The reboot, slated for 2019, is set to not only feature McFarlane behind the camera, but also carry some more star power with no other than Jamie Foxx as Al SImmons / Spawn and Jeremy Renner as Twitch Williams.
Sure, the cast creates some intrigue, but the production house makes fans even happier. Blumhouse Films, as in the makers of The Purge and Paranormal Activity franchises, will be behind this version setting up a potential truer visage of what Spawn should be.
Just ask McFarlane. That’s what IGN did…
“Here’s what I’m trying to get Hollywood to understand because they still don’t quite get it is I want to do a dead serious, scary movie that happens to be a superhero, right? And so they keep tripping into this superhero part and I wish I could almost take that piece out of it,” McFarlane said.

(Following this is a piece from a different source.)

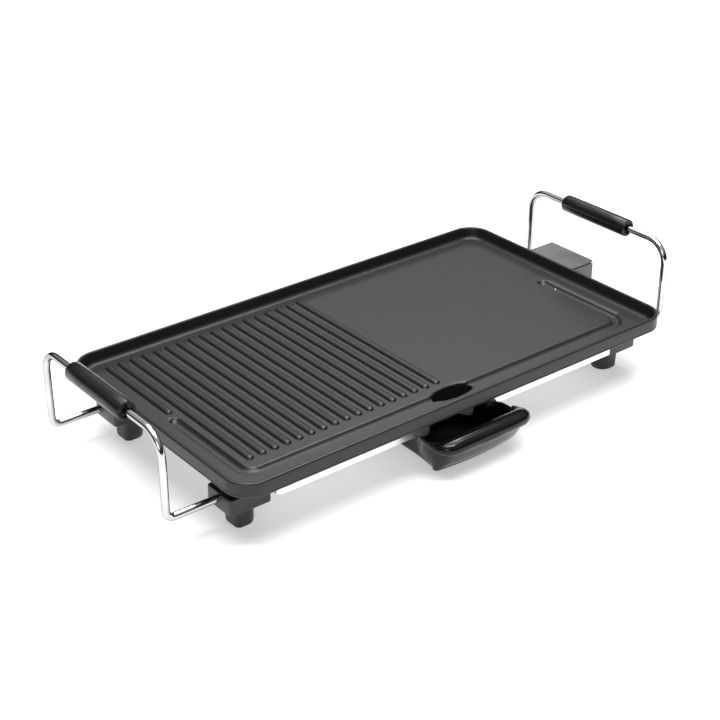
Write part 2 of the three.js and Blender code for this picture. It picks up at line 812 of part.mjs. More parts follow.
add(
  "reflector_pan",
  cut(
    slab(panOutline(0), PAN_BOTTOM, UNDER_TOP),
    slab(panOutline(PAN_SHEET), PAN_BOTTOM + PAN_SHEET, UNDER_TOP + PAST),
    socketGap,
    ...PAN_SCREWS.map(([x, y]) =>
      screwHole(LARGE_SCREW, x, y, PAN_BOTTOM - PAST, PAN_BOTTOM + 2),
    ),
    ...railHoleXs.flatMap(({ x }) =>
      RAIL_SCREWS.map((y) => screwHole(SMALL_SCREW, x, y, PAN_BOTTOM - PAST, PAN_BOTTOM + 2)),
    ),
  ),
  FINISH.steel(),
);
PAN_SCREWS.forEach(([x, y], i) => {
  const name = `pan_screw_${i + 1}`;
  addScrew(name, LARGE_SCREW, x, y, PAN_BOTTOM - CLEARANCE, PAN_SCREW_TIP);
});

// ---- Brackets, feet and handles ----
const wireBore = WIRE_DIA + 2 * CLEARANCE;
const padSeat = PAD_HEIGHT - PAD_PROUD;

function legShape(size = LEG_RADIUS) {
  const shape = new THREE.Shape();
  const flat = size * 0.45;
  shape.moveTo(LEG_X, LEG_Y - size);
  shape.lineTo(LEG_X + size - flat, LEG_Y - size);
  shape.absarc(LEG_X + size - flat, LEG_Y - size + flat, flat, -Math.PI / 2, 0);
  shape.absarc(LEG_X + size - flat, LEG_Y + size - flat, flat, 0, Math.PI / 2);
  shape.absarc(LEG_X, LEG_Y, size, Math.PI / 2, 1.5 * Math.PI);
  return shape;
}

// Modelled in the quarter where X and Y are both positive, then mirrored into place.
function bracketBody() {
  const length = BRACKET_OUTER - BRACKET_INNER;
  const width = BRACKET_FRONT - BRACKET_BACK;
  const [x, y] = [BRACKET_INNER + length / 2, BRACKET_BACK + width / 2];
  const padLength = BRACKET_PAD_OUTER - BRACKET_INNER;
  const padX = BRACKET_INNER + padLength / 2;
  return cut(
    join(
      slab(roundedRectangle(length, width, BRACKET_CORNER, x, y), BRACKET_BOTTOM, BRACKET_SHELF, 2),
      slab(
        roundedRectangle(padLength, width - 8, BRACKET_CORNER, padX, y),
        BRACKET_SHELF - PAST,
        UNDER_TOP,
        2,
      ),
      slab(legShape(), PAD_PROUD, BRACKET_BOTTOM + PAST, 4),
    ),
    cylinderX(WIRE_INNER_END - CLEARANCE, BRACKET_OUTER + PAST, WIRE_Y, WIRE_LOW, wireBore),
    boxOf(
      BRACKET_PAD_OUTER,
      BRACKET_OUTER + PAST,
      WIRE_Y - wireBore / 2,
      WIRE_Y + wireBore / 2,
      WIRE_LOW,
      BRACKET_SHELF + PAST,
    ),
    cylinderZ(
      LEG_X,
      FOOT_SCREW_Y,
      FLOOR_BOTTOM - FOOT_BOSS_DROP - CLEARANCE,
      UNDER_TOP + PAST,
      FOOT_BOSS_DIA + 2 * CLEARANCE,
    ),
    screwHole(LARGE_SCREW, LEG_X, FOOT_SCREW_Y, FOOT_SCREW_SEAT - PAST, UNDER_TOP),
    headHole(LARGE_SCREW, LEG_X, FOOT_SCREW_Y, padSeat, FOOT_SCREW_SEAT),
    cylinderZ(LEG_X, LEG_Y, 0, PAD_HEIGHT + CLEARANCE, PAD_DIA + 2 * CLEARANCE),
    screwHole(SMALL_SCREW, SET_SCREW_X, WIRE_Y, BRACKET_BOTTOM, WIRE_LOW),
    headHole(
      SMALL_SCREW,
      SET_SCREW_X,
      WIRE_Y,
      BRACKET_BOTTOM - PAST,
      BRACKET_BOTTOM + SMALL_SCREW.rise,
    ),
  );
}

FEET.forEach(({ name, sx, sy }) => {
  const bracket = bracketBody().scale([sx, sy, 1]);
  add(`bracket_${name}`, bracket, FINISH.plastic());
  const pad = cylinderZ(sx * LEG_X, sy * LEG_Y, 0, PAD_HEIGHT, PAD_DIA, SIDES);
  add(`foot_pad_${name}`, pad, FINISH.rubber());
  addScrew(
    `foot_screw_${name}`,
    LARGE_SCREW,
    sx * LEG_X,
    sy * FOOT_SCREW_Y,
    FOOT_SCREW_SEAT - CLEARANCE,
    FOOT_SCREW_TIP,
  );
  addScrew(
    `wire_screw_${name}`,
    SMALL_SCREW,
    sx * SET_SCREW_X,
    sy * WIRE_Y,
    BRACKET_BOTTOM + SMALL_SCREW.rise - CLEARANCE,
    WIRE_LOW - WIRE_DIA / 2 - CLEARANCE,
  );
});

function wireLine(side) {
  const [near, far] = [-WIRE_Y, WIRE_Y];
  const low = bentLine(
    [
      corner(side * WIRE_INNER_END, near, WIRE_LOW),
      corner(side * WIRE_X, near, WIRE_LOW),
      corner(side * WIRE_X, near, (WIRE_LOW + WIRE_HIGH) / 2),
    ],
    WIRE_LOW_BEND,
  );
  const top = bentLine(
    [
      corner(side * WIRE_X, near, (WIRE_LOW + WIRE_HIGH) / 2),
      corner(side * WIRE_X, near, WIRE_HIGH),
      corner(side * WIRE_X, far, WIRE_HIGH),
      corner(side * WIRE_X, far, (WIRE_LOW + WIRE_HIGH) / 2),
    ],
    WIRE_TOP_BEND,
    6,
  );
  const back = low.map((p) => corner(p.x, -p.y, p.z)).reverse();
  return [...low.slice(0, -1), ...top.slice(1, -1), ...back.slice(1)];
}

["left", "right"].forEach((name, i) => {
  const side = i === 0 ? -1 : 1;
  const x = side * WIRE_X;
  const half = GRIP_LENGTH / 2;
  add(`handle_wire_${name}`, rod(wireLine(side), WIRE_DIA, 8), FINISH.chrome());
  const recess = GRIP_DIA - 2 * GRIP_WALL;
  add(
    `handle_grip_${name}`,
    cut(
      cylinderY(x, -half, half, WIRE_HIGH, GRIP_DIA, 16),
      cylinderY(x, -half - PAST, half + PAST, WIRE_HIGH, wireBore),
      cylinderY(x, -half - PAST, -half + GRIP_RECESS, WIRE_HIGH, recess),
      cylinderY(x, half - GRIP_RECESS, half + PAST, WIRE_HIGH, recess),
    ),
    FINISH.plastic(),
  );
});

// ---- Drip tray: where its three outlines overlap ----
function trayBlock(inset, top) {
  const sweep = Math.atan(TRAY_BOW / (TRAY_HALF - TRAY_BOW_FROM));
  const tilt = Math.atan((TRAY_FRONT_LEAN + TRAY_BOW) / (TRAY_TOP - TRAY_BOTTOM));
  const bottom = TRAY_BOTTOM + inset;
  const front = TRAY_FRONT + inset;
  const back = TRAY_BACK - inset;
  const lean = (TRAY_FRONT_LEAN * (top - bottom)) / (TRAY_TOP - TRAY_BOTTOM);
  const half = TRAY_HALF - inset;
  const neck = TRAY_NECK_HALF - inset;
  const draft = TRAY_DRAFT;
  const side = slabX(
    [
      [back, bottom],
      [back, top],
      [front - lean, top],
      [front, bottom],
    ],
    -TRAY_HALF,
    TRAY_HALF,
  );
  const frontView = slabY(
    [
      [-half + draft, bottom],
      [half - draft, bottom],
      [half, TRAY_TOP],
      [half, top + PAST],
      [-half, top + PAST],
      [-half, TRAY_TOP],
    ],
    front - TRAY_FRONT_LEAN - PAST,
    back + PAST,
  );
  const plan = slab(
    polygon([
      [-neck, back],
      [-neck, TRAY_FLARE_FROM],
      [-half, TRAY_FLARE_TO],
      [-half, front - TRAY_FRONT_LEAN - PAST],
      [half, front - TRAY_FRONT_LEAN - PAST],
      [half, TRAY_FLARE_TO],
      [neck, TRAY_FLARE_FROM],
      [neck, back],
    ]),
    bottom,
    top,
  );
  // The front's corners, swept back at the foot and running out at the top
  const corners = [-1, 1].map((way) => {
    const tool = new THREE.BoxGeometry(3 * TRAY_HALF, TRAY_HALF, 4 * TRAY_HALF);
    tool.translate(0, -TRAY_HALF / 2, 0).rotateX(tilt).rotateZ(way * sweep);
    return solid(tool.translate(way * TRAY_BOW_FROM, front, bottom));
  });
  return cut(side.intersect(frontView).intersect(plan), ...corners);
}

const pullSection = new THREE.Shape();
pullSection.absellipse(0, 0, PULL_HEIGHT / 2 - 2, PULL_DEPTH / 2 - 2, 0, 2 * Math.PI);
const pull = solid(
  new THREE.ExtrudeGeometry(pullSection, {
    depth: 2 * PULL_HALF - 8,
    bevelThickness: 4,
    bevelSize: 2,
    bevelSegments: 2,
    curveSegments: 6,
  })
    .rotateY(Math.PI / 2)
    .translate(-PULL_HALF + 4, PULL_Y, PULL_Z),
);
const trayShell = cut(
  trayBlock(0, TRAY_TOP),
  trayBlock(TRAY_WALL, TRAY_TOP + PAST),
  boxOf(-TRAY_HALF, TRAY_HALF, TRAY_BACK - 12, TRAY_BACK + PAST, TRAY_BACK_TOP, TRAY_TOP + PAST),
);
const neckTop = boxOf(
  -TRAY_HALF,
  TRAY_HALF,
  -PAN_WIDTH / 2 - TRAY_GAP,
  TRAY_BACK + PAST,
  FLANGE_TOP,
  TRAY_TOP + PAST,
);
const flanges = [-1, 1].map((side) => {
  const xs = [side * (TRAY_NECK_HALF - TRAY_WALL), side * (TRAY_NECK_HALF + FLANGE_WIDTH)];
  return boxOf(
    Math.min(...xs),
    Math.max(...xs),
    TRAY_FLARE_FROM,
    TRAY_BACK,
    FLANGE_TOP - FLANGE_THICK,
    FLANGE_TOP,
  );
});
add("drip_tray", join(cut(trayShell, neckTop), ...flanges, pull), FINISH.gloss());

// ---- Tray rails: folded strips under the pan that hold the tray's flanges ----
const railTop = PAN_BOTTOM - CLEARANCE;
const lipTop = FLANGE_TOP - FLANGE_THICK - TRAY_GAP;
railHoleXs.forEach(({ side, x }) => {
  const name = side < 0 ? "left" : "right";
  const web = TRAY_NECK_HALF + FLANGE_WIDTH + TRAY_GAP;
  const strip = (from, to, z0, z1) =>
    boxOf(Math.min(side * from, side * to), Math.max(side * from, side * to), RAIL_FRONT, RAIL_BACK, z0, z1);
  add(
    `tray_rail_${name}`,
    cut(
      join(
        strip(web, web + RAIL_SHEET + RAIL_TOP_FLANGE, railTop - RAIL_SHEET, railTop),
        strip(web, web + RAIL_SHEET, lipTop - RAIL_SHEET, railTop),
        strip(TRAY_NECK_HALF + TRAY_GAP, web + RAIL_SHEET, lipTop - RAIL_SHEET, lipTop),
      ),
      ...RAIL_SCREWS.map((y) => screwHole(SMALL_SCREW, x, y, railTop - 3, railTop + PAST)),
    ),
    FINISH.steel(),
  );
  RAIL_SCREWS.forEach((y, i) => {
    const seat = railTop - RAIL_SHEET - CLEARANCE;
    addScrew(`rail_screw_${name}_${i + 1}`, SMALL_SCREW, x, y, seat, PAN_BOTTOM + 5);
  });
});

// The object's box is centred over the origin: its back is the plate's, its front the tray's pull.
pieces.position.y = -(PLATE_WIDTH / 2 + PULL_FRONT) / 2;

export default griddle;
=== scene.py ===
import math

import bmesh
import bpy
import numpy as np
from mathutils import Matrix, Vector


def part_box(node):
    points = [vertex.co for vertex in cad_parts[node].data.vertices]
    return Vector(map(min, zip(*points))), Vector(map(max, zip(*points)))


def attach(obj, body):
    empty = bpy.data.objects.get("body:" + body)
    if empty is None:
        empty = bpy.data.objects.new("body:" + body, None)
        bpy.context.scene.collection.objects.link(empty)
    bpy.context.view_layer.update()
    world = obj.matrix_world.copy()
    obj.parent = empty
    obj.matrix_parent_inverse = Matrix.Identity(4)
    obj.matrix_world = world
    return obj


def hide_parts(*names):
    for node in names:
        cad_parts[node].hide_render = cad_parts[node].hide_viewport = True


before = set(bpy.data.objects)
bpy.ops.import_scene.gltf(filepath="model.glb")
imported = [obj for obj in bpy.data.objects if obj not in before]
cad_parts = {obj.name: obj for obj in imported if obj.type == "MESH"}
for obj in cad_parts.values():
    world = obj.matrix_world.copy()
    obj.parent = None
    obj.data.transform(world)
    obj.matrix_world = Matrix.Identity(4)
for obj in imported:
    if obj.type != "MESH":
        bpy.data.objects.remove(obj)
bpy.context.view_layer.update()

# ---- Camera ----
# It stands in front and to the left of the griddle and looks down on the cooking surface.
# Sizes in this file are in millimetres from the middle of the plate, at table height.
MM = 0.001
plate_low, plate_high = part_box("griddle_plate")
PLATE_MIDDLE_Y = (plate_low.y + plate_high.y) / 2
CAMERA_TURN = math.radians(-38.58)
CAMERA_RISE = math.radians(28.45)
CAMERA_DISTANCE = 1280 * MM
LOOK_AT = Vector((-35.1 * MM, -21.64 * MM + PLATE_MIDDLE_Y, 60 * MM))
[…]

So, how anti-Marvel does he believe his primary anti-hero should be portrayed?
He continued, “Their dark is here’s PG-13, here’s R, they go over a little bit. We’re talking over here. We’re talking that it would make your kids cry. If you’re going to do dark R, make the children cry who are under 10. That’s the movie. Do I think that The Joker is gonna make 10-year-olds cry? Nope. Would I make them cry? Sure, I would because I’d be doing a movie for adults.”
Get that, Hollywood.
The creator wants a hard R-rating for a horror movie involving an anti-hero, not the other way around. Hmmm… the benefits of not being attached to a more mousey, kid-friendlish multiverse.